Hal yang sama terjadi di pesantren-pesantren. Santri-santri diharuskan membaca dan menghapalkan ratusan kitab ulama klasik. Namun mereka tidak diperbolehkan bertanya, mendebat, dan berpendapat. Sistem pendidikan di Ponpes mengharuskan mereka untuk tidak berdebat dengan ustadz.
Padahal yang mereka perdebatkan adalah pemikiran ulama masa lampau yang tidak sesuai lagi dengan perkembangan zaman. Santri mempunyai ewuh-pakewuh untuk tidak melawan ustadz apalagi kyai. Diskusi atau munazharah di pesantren sering dilakukan. Namun budaya berpikir kritis dan alternatif belum tampak.
Menurut almarhum Nurcholish Madjid dalam salah-satu bukunya menulis bahwa kreativitas keilmuan  di dunia Islam mandek. Yang ada adalah tradisi meng-hafaza atau menjaga hapalan. Tidak ada keberanian bagi para ulama dan santri untuk mengkritik ulama masa lampau walau situasinya berbeda.
Sarjana-sarjana agama amat kuat hapalannya ketimbang daya analisisnya. Mereka tidak dididik dalam pemecahan masalah (problem solving). Sebenarnya hal ini juga terjadi pada lulusan perguruan tinggi di Indonesia yang amat lemah dalam logika dan analisisnya.

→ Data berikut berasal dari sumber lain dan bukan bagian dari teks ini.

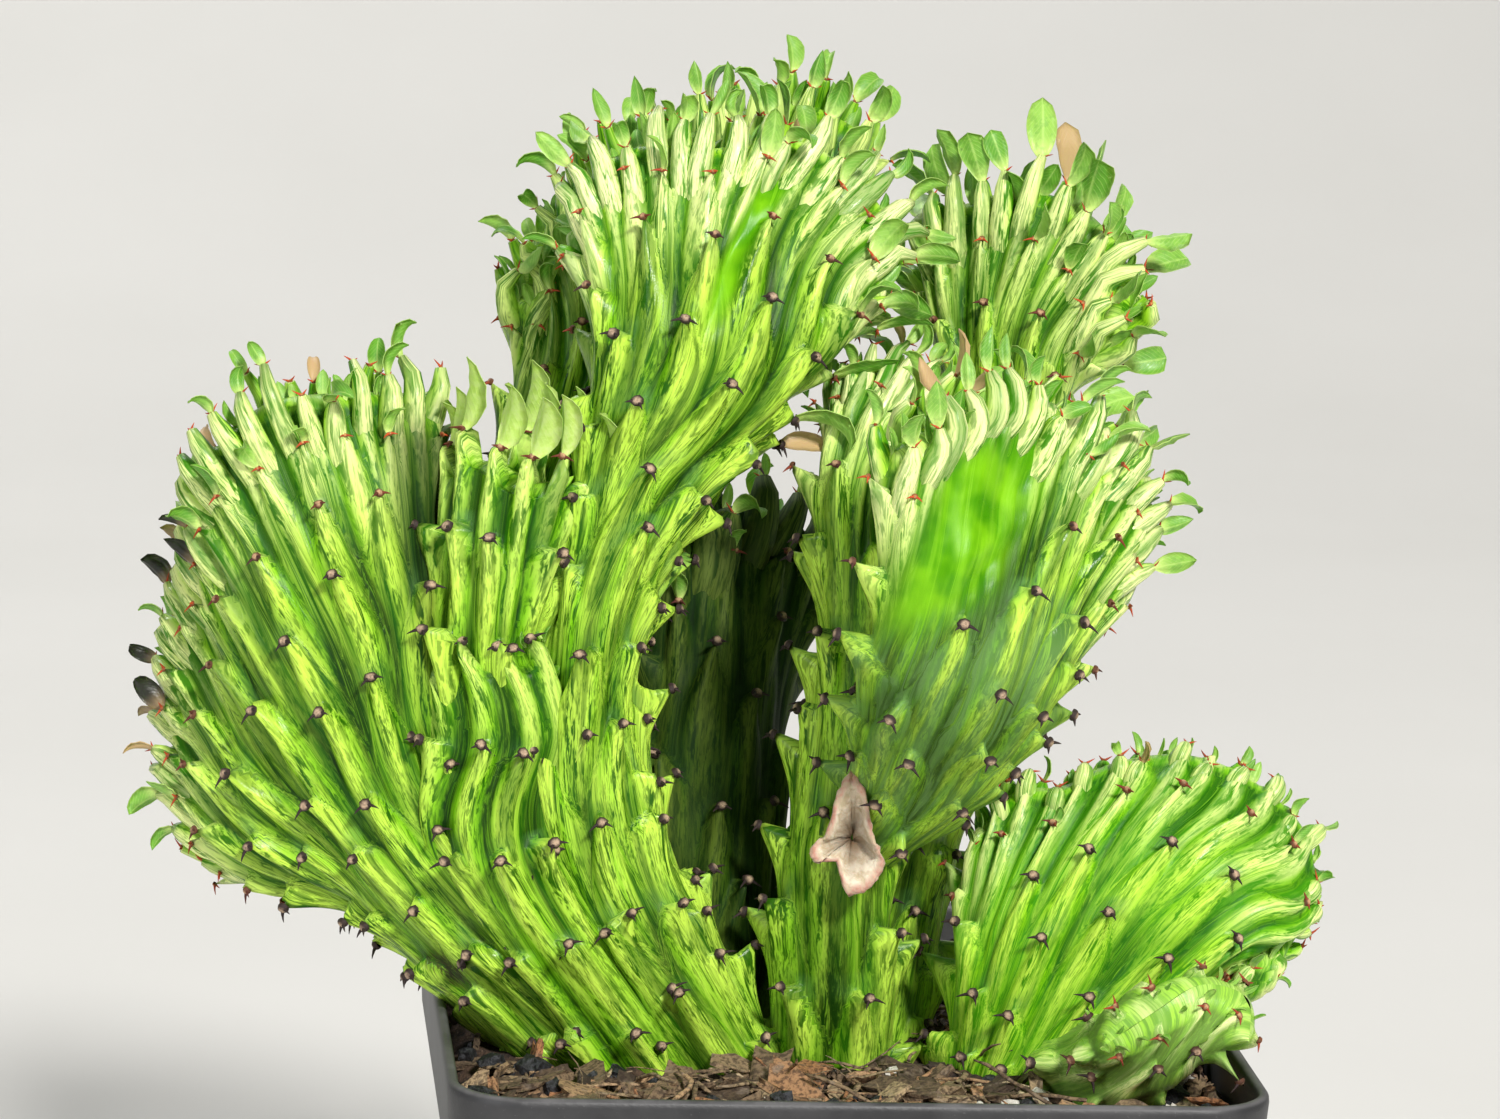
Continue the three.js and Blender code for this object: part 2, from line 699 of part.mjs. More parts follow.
function place(name, solid, color, roughness) {
  const material = new THREE.MeshStandardMaterial({ color, roughness, metalness: 0 });
  const mesh = new THREE.Mesh(geometryOf(solid), material);
  mesh.name = name;
  pottedPlant.add(mesh);
}

place("pot", pot, 0x1c1d20, 0.5);
place("soil", soil, 0x4a3a2e, 0.95);
place("crest_main", stems.main, 0x7fb52e, 0.45);
place("crest_right", stems.right, 0x7fb52e, 0.45);
place("crest_low", stems.low, 0x7fb52e, 0.45);
place("dry_husk", husk, 0xd8bfa0, 0.8);

export default pottedPlant;
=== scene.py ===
"""Looks of a potted crested euphorbia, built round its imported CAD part.

Everything is in the part's frame: metres, +Z up, +X to the right, +Y away, the pot's underside at z = 0.
The tables below are in millimetres. A crest is a thick sheet through curves that run across it, from its
root to its growing edge. Its skin is a fine grid over both faces of that sheet, raised into tubercles."""

from types import SimpleNamespace

import bpy
import numpy as np
from numpy import (arange, array, clip, cos, cross, exp, hstack, interp, linspace, maximum, minimum, pi,
                   radians, roll, sin, stack, vstack, zeros)
from mathutils import Matrix, Quaternion, Vector, kdtree


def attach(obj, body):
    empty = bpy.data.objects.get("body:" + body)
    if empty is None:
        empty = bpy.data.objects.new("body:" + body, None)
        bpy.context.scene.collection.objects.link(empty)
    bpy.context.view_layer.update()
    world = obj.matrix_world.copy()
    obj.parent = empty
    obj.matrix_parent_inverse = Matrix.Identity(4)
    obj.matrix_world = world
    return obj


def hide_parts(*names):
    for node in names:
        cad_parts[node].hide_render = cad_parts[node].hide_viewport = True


MM = 0.001
scene = bpy.context.scene
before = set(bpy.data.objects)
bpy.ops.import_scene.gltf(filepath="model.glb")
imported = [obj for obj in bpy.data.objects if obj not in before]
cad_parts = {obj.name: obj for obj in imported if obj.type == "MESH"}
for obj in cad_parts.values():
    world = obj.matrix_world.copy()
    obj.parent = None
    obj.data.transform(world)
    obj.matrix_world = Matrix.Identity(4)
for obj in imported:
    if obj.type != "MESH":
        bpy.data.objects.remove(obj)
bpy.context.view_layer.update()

# Sizes of the crests' skin. An age is the distance from the growing edge.
CELL = 0.62
CLOSING = 2.3
SIDE_ROUNDING = 1.6
ACROSS = 81
SPACING = ([0, 5, 11, 20, 32], [3.1, 4.6, 6.6, 8.6, 9.6])
ROW_STEP = ([0, 5, 11, 20, 32], [6.2, 7.5, 9.2, 10.4, 11.2])
TIP_HEIGHT = ([0, 6, 14, 30, 60], [2.4, 3.0, 3.6, 3.8, 3.2])
FIRST_HEIGHT = 1.7
BUD_SPACING = 1.8
SOIL_TOP = 83.0
PHASE = (0, 6.28)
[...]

Hal ini seharusnya dapat ditangani lebih jauh. Budaya menghapal hendaknya diganti dengan pemahaman bacaan. Kognisi beralih kepada literasi. Siswa-siswi harus diajar untuk bertindak, berperilaku, dan beretika. Dan ini tidak bisa digapai dengan menghapal. Guru-guru dan tenaga pendidikan harus memberi contoh kepada anak murid.

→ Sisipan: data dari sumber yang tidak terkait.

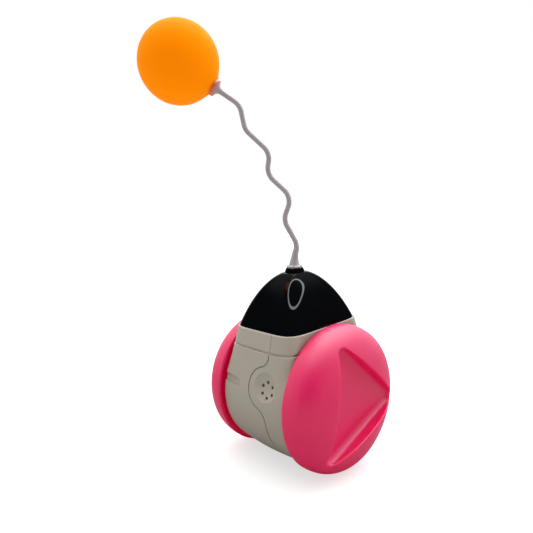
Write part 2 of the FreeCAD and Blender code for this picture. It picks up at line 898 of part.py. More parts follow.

Upaya Mendikbud untuk mengganti UN dengan assessment berbasis kompetensi patut dihargai. Namun hal ini harus diikuti dengan perbaikan metode belajar. Menghapal kini sudah tidak zamannya lagi. Â Siswa harus diajari dengan pelajaran yang mengasah otak. Khususnya pemecahan masalah. Dengan demikian, siswa tidak gagap lagi ketika berhadapan dengan kenyataan di luar sekolah. Wallahu a'lam bisshowab.